Vu la requête présentée par M. Giresse demeurant ..., ladite requête enregistrée au secrétariat du contentieux du Conseil d'Etat le 19 février 1988 et tendant à ce que le Conseil annule la décision en date du 24 décembre 1987 par laquelle le Garde des sceaux, ministre de la justice lui a refusé l'honorariat de ses fonctions de président de chambre à la cour d'appel de Paris ;
Vu les autres pièces du dossier ;
Vu l'ordonnance n° 58-1270 du 22 décembre 1958 modifiée par la loi n° 80-844 du 29 octobre 1980 ;
Vu l'ordonnance n° 45-1708 du 31 juillet 1945, le décret n° 53-934 du 30 septembre 1953 et la loi n° 87-1127 du 31 décembre 1987 ;
Après avoir entendu :
- le rapport de M. Aberkane, Conseiller d'Etat,
- les observations de Me Garaud, avocat de M. André X...,
- les conclusions de M. de la Verpillière, Commissaire du gouvernement ;
Considérant qu'aux termes de l'article 77 de l'ordonnance du 22 décembre 1958 dans sa rédaction résultant de la loi organique du 29 octobre 1980 : "Tout magistrat admis à la retraite est autorisé à se prévaloir de l'honorariat de ses fonctions.
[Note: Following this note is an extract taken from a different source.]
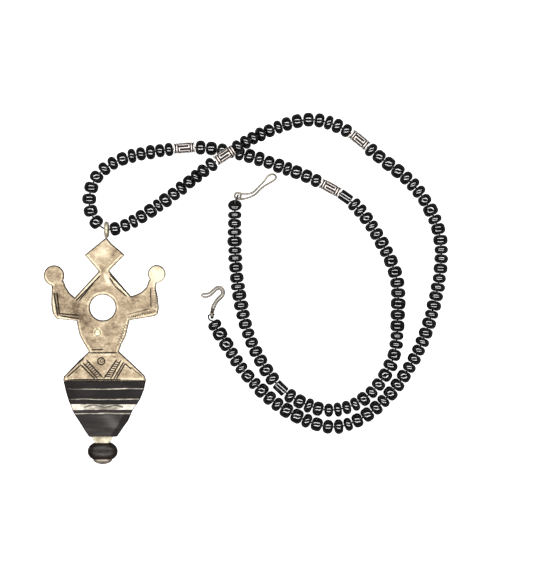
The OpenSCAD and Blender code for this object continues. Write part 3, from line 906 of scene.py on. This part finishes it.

Toutefois, l'honorariat peut être refusé au moment du départ du magistrat par une décision motivée de l'autorité qui prononce la mise à la retraite après avis du conseil supérieur de la magistrature en ce qui concerne les magistrats du siège" ;
Considérant que les décisions prises en application de ces dispositions ne constituent pas des sanctions disciplinaires et ne sont, par suite, pas subordonnées à l'observation des règles de compétence et de procédure prévues par le chapitre VII de l'ordonnance du 22 décembre 1958 ; qu'en l'espèce, M. Giresse a été dûment informé de l'intention du Garde des sceaux d'engager la procédure prévue par l'article 77 et a pu consulter son dossier ; qu'aucune disposition s'imposait ni que le Conseil supérieur de la magistrature entendît M. Giresse avant d'émettre son avis, ni que cet avis fût transmis à M. Giresse préalablement à la décision du ministre ;
Considérant que, pour prendre la décision attaquée, le Garde des sceaux a relevé : "... que M. Giresse, dans son ouvrage publié sous le titre "Seule la vérité blesse" s'est livré au dénigrement du fonctionnement des institutions de la République comme à la mise en cause offensante de nombre de ses collègues ; que les excès contenus dans cette publication justifient que M. Giresse ne puisse être autorisé à se prévaloir de l'honorariat de ses fonctions" ;
Considérant, d'une part, qu'en se fondant, exclusivement, sur la publication d'un ouvrage, le Garde des sceaux n'a pas commis d'erreur de droit au regard des pouvoirs que lui confère l'article 77 de l'ordonnance du 22 décembre 1958 ;
Considérant, d'autre part, qu'eu égard au contenu du livre "Seule la vérité blesse", le Garde des sceaux a pu légalement, pour les motifs reproduits ci-dessus, refuser à M. Giresse l'honorariat de ses fonctions ;
Considérant enfin que le détournement de pouvoir allégué n'est pas établi ;
Considérant qu'il résulte de ce qui précède que M. Giresse n'est pas fondé à demander l'annulation de la décision du 24 décembre 1987 qui lui refuse l'honorariat de ses fonctions de président de Chambre à la Cour d'appel de Paris ;
Article 1er : La requête de M. Giresse est rejetée.
Article 2 : La présente décision sera notifiée à M. Giresse et au Garde des sceaux, ministre de la justice.